AnalyseBand 5(3 marks) 2. A waterfall drops 80 m. 1000 kg of water falls every second. (a) Calculate the GPE released per second. (b) If this converts entirely to electrical power, what is the output power in kW?
EvaluateBand 6(4 marks) 3. A 2 kg ball is projected horizontally at 15 m/s from the top of a 10 m cliff (ignore air resistance). Find: (a) KE at launch, (b) GPE lost in falling 10 m, (c) total KE at ground level, (d) speed at ground level. ($g = 9.8$ m/s²)
Show all answers
Short Answer — Model Answers
Q1 (3 marks): $\Delta KE = 0 - \frac{1}{2}(1000)(20^2) = -200\,000\text{ J}$. $W_{net} = -F \times s = -5000s$. $-5000s = -200\,000$; $s = 40\text{ m}$.

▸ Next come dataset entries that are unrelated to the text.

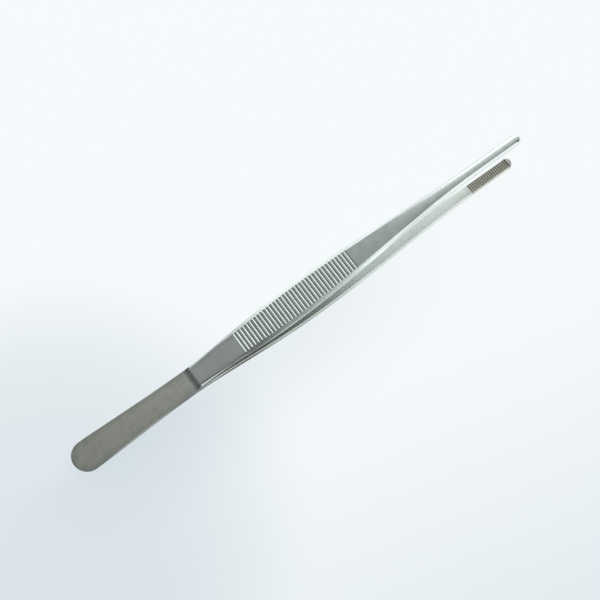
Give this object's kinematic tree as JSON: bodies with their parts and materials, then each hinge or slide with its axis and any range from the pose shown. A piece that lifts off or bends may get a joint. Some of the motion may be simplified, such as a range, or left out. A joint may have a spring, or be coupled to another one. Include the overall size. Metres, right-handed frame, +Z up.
{
  "type": "thumb forceps",
  "caption": "Straight dressing forceps: two welded spring legs of satin steel with cross-grooved grips and fine transverse teeth in slender rounded jaws.",
  "frame": {"origin": "bottom centre of the bounding box, on the surface that the forceps lie on, under the middle of their length", "axes": "+X along the length from the butt towards the jaws, +Y across the legs, +Z up, the way the legs open; the forceps lie on their lower leg"},
  "size_m": [0.2004, 0.012, 0.0263],
  "materials": {
    "satin_steel": "satin"
  },
  "bodies": {
    "root": {"upper_leg": "satin_steel", "lower_leg": "satin_steel"}
  },
  "joints": []
}
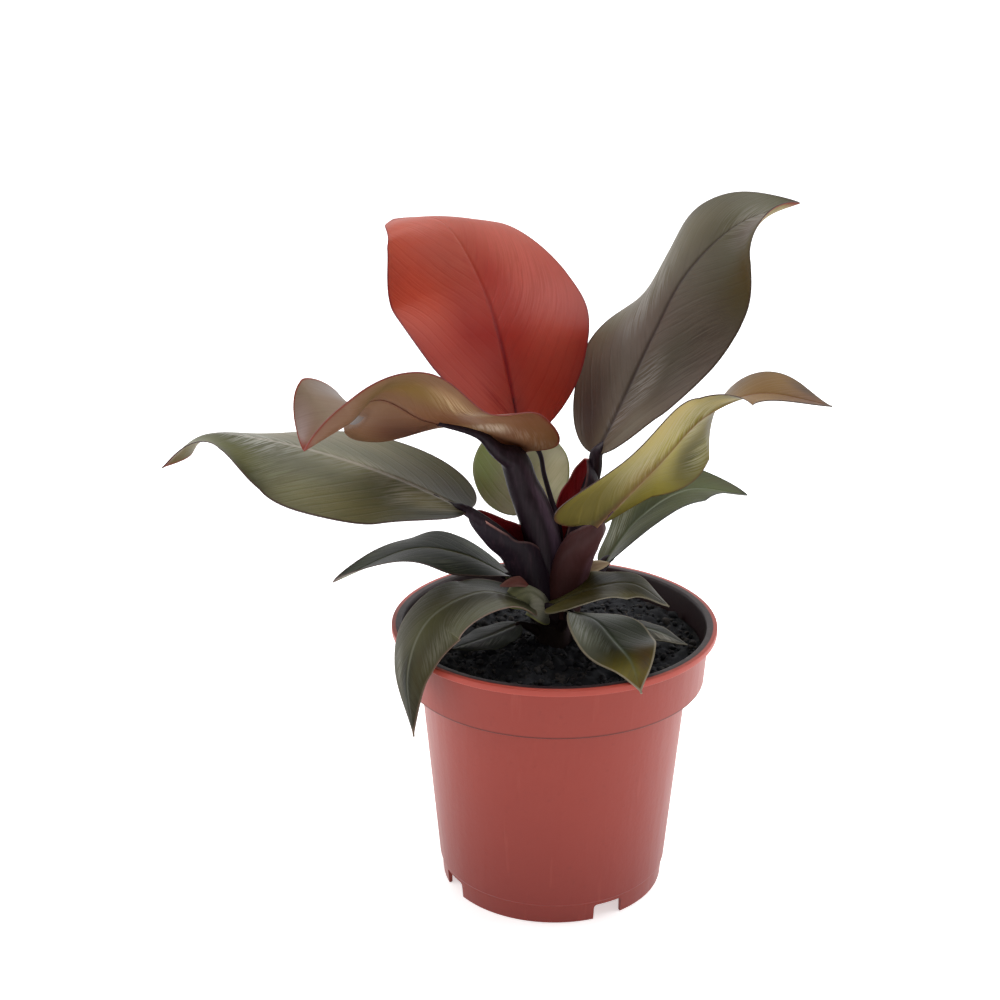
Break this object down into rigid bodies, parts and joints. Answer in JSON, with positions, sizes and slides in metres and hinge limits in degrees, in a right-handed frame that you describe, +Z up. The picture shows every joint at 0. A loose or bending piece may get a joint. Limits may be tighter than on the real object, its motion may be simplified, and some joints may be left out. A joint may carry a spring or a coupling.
{
  "type": "potted philodendron",
  "caption": "Young philodendron with broad, pointed bronze, red and grey-green leaves on dark petioles, growing in a round plastic nursery pot.",
  "frame": {"origin": "centre of the pot's base, in the plane it stands on", "axes": "+Z up along the pot's axis; the front of the plant, as pictured, faces -Y; +X is to the right as seen from the front"},
  "size_m": [0.2305, 0.1341, 0.2548],
  "materials": {
    "pot": "satin moulded, brick red",
    "soil": "rough, moist potting soil",
    "stem": "satin, dark purple",
    "leaf_red": "satin, with a soft sheen",
    "leaf_bronze": "satin underside, thin enough to glow against light",
    "leaf_long": "satin, with a silver sheen",
    "leaf_tall": "satin, with a silver sheen",
    "leaf_gold": "satin underside, thin enough to glow against light",
    "leaf_back": "satin",
    "leaf_right": "satin",
    "leaf_left": "satin",
    "leaf_droop": "satin",
    "leaf_front": "satin",
    "leaf_lip": "satin",
    "leaf_sliver": "satin",
    "leaf_low": "satin"
  },
  "bodies": {
    "root": {"pot": "pot", "soil": "soil", "stem": "stem", "leaf_red": "leaf_red", "leaf_bronze": "leaf_bronze", "leaf_long": "leaf_long", "leaf_tall": "leaf_tall", "leaf_gold": "leaf_gold", "leaf_back": "leaf_back", "leaf_right": "leaf_right", "leaf_left": "leaf_left", "leaf_droop": "leaf_droop", "leaf_front": "leaf_front", "leaf_lip": "leaf_lip", "leaf_sliver": "leaf_sliver", "leaf_low": "leaf_low"}
  },
  "joints": []
}
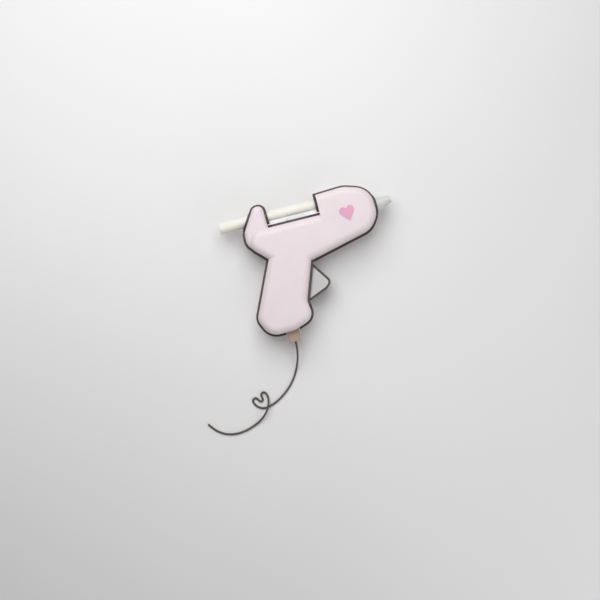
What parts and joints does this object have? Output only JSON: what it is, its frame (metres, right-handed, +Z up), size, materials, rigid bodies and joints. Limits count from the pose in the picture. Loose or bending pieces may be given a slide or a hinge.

Q2 (3 marks): (a) $\Delta U/s = mgh/t = 1000 \times 9.8 \times 80 / 1 = 784\,000\text{ J/s} = 784\text{ kW}$. (b) If 100% efficiency: $P = 784\text{ kW}$. (In practice, real hydroelectric plants achieve ~90% efficiency, giving ~706 kW.)
Q3 (4 marks): (a) $KE_{launch} = \frac{1}{2}(2)(15^2) = 225\text{ J}$. (b) $\Delta U = mgh = 2 \times 9.8 \times 10 = 196\text{ J}$ lost (converted to KE). (c) $KE_{total} = 225 + 196 = 421\text{ J}$. (d) $v = \sqrt{2KE/m} = \sqrt{2 \times 421/2} = \sqrt{421} \approx 20.5\text{ m/s}$. Note: This can also be found by Pythagoras using horizontal (15 m/s) and vertical (=$\sqrt{2gh} = 14.0\text{ m/s}$) components: $v = \sqrt{15^2 + 14.0^2} = \sqrt{225+196} = \sqrt{421} \approx 20.5\text{ m/s}$ ✓
The 2014 Mercedes W05 KERS example requires exactly the formula sequence this lesson teaches: $\Delta KE = \frac{1}{2}m(v_f^2 - v_i^2)$ first, then $W_{net} = \Delta KE$ to confirm work done, then $P = \Delta E/\Delta t$ to find charging power. The most common student error — dividing energy by mass to get speed instead of using $v = \sqrt{2KE/m}$ — would give nonsense answers for the F1 engineers. The formula selection table above prevents exactly this mistake.